Published on April 02, 2020 by Chris Galford

Credit: NYISO

With New York reeling from the coronavirus pandemic, and energy reliability needed to keep the lights on for those quarantined at home, a group of grid control room operators at the New York Independent System Operator (NYISO) have opted to forego friends and families to keep power flowing.

Working in 12-hour shifts, a 37-person team of volunteers entered a sequestration program as part of NYISO’s pandemic response plan. It is the first time such a drastic step has been required in more than 20 years of operation, but COVID-19 has made it necessary. These volunteers will only get to see one another for as long as the pandemic drags on, working out of NYISO’s main office in Albany, New York, and a backup site 15 miles away. Even in their off-hours, they will be kept to separate trailers, isolated from the world.

Of this team, seven will be on duty at any one time, monitoring displays and directing power generators and distributors to maintain the energy transmission balance. On the line: nearly 20 million residents and businesses.

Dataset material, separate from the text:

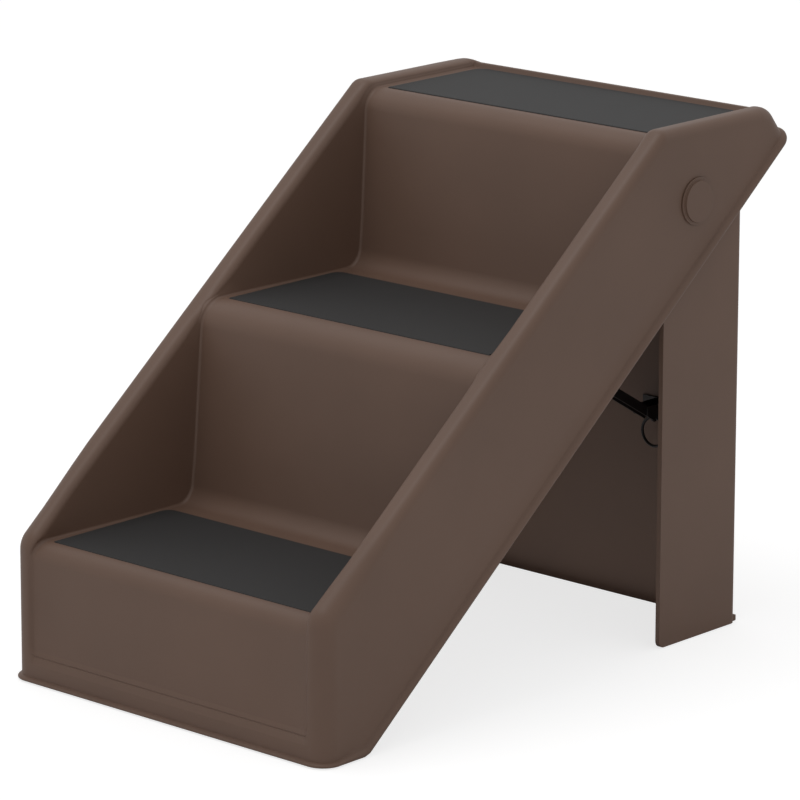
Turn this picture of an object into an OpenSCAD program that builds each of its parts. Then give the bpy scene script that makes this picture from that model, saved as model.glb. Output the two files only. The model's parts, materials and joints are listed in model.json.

“This is unparalleled in our history,” Rich Dewey, president and CEO of NYISO, said in a March 31 blog post. “We had a pandemic plan that we hoped we would never have to use. Then we started to see the proliferation of the number of COVID-19 cases in the local area, and we felt it was a prudent step.”

Even the shifts themselves have no contact during a changeover: the day shift works from a different facility than the night shift. Though each operator was tested for COVID-19 before going into the compounds, their temperature is still checked twice a day to guarantee the disease is not spreading within. Their work stations are sterilized after each shift and meals are individually wrapped.

“It’s a pretty important job to get done,” said Tim Pasquini, a generation operator with NYISO. “This whole quarantine and ‘shelter-in-place’ … it would be a lot less successful if people didn’t have electricity.”

The working compound hosts around a quarter-mile perimeter on which the staff is allowed to exercise and all trailers come with their own TVs and wifi hotspots, so they can stay in touch. Phone, texts and video communication are their lifelines, and will be for the foreseeable future — no one at NYISO, or even among the federal government, can yet say for certain when COVID-19’s moment will pass.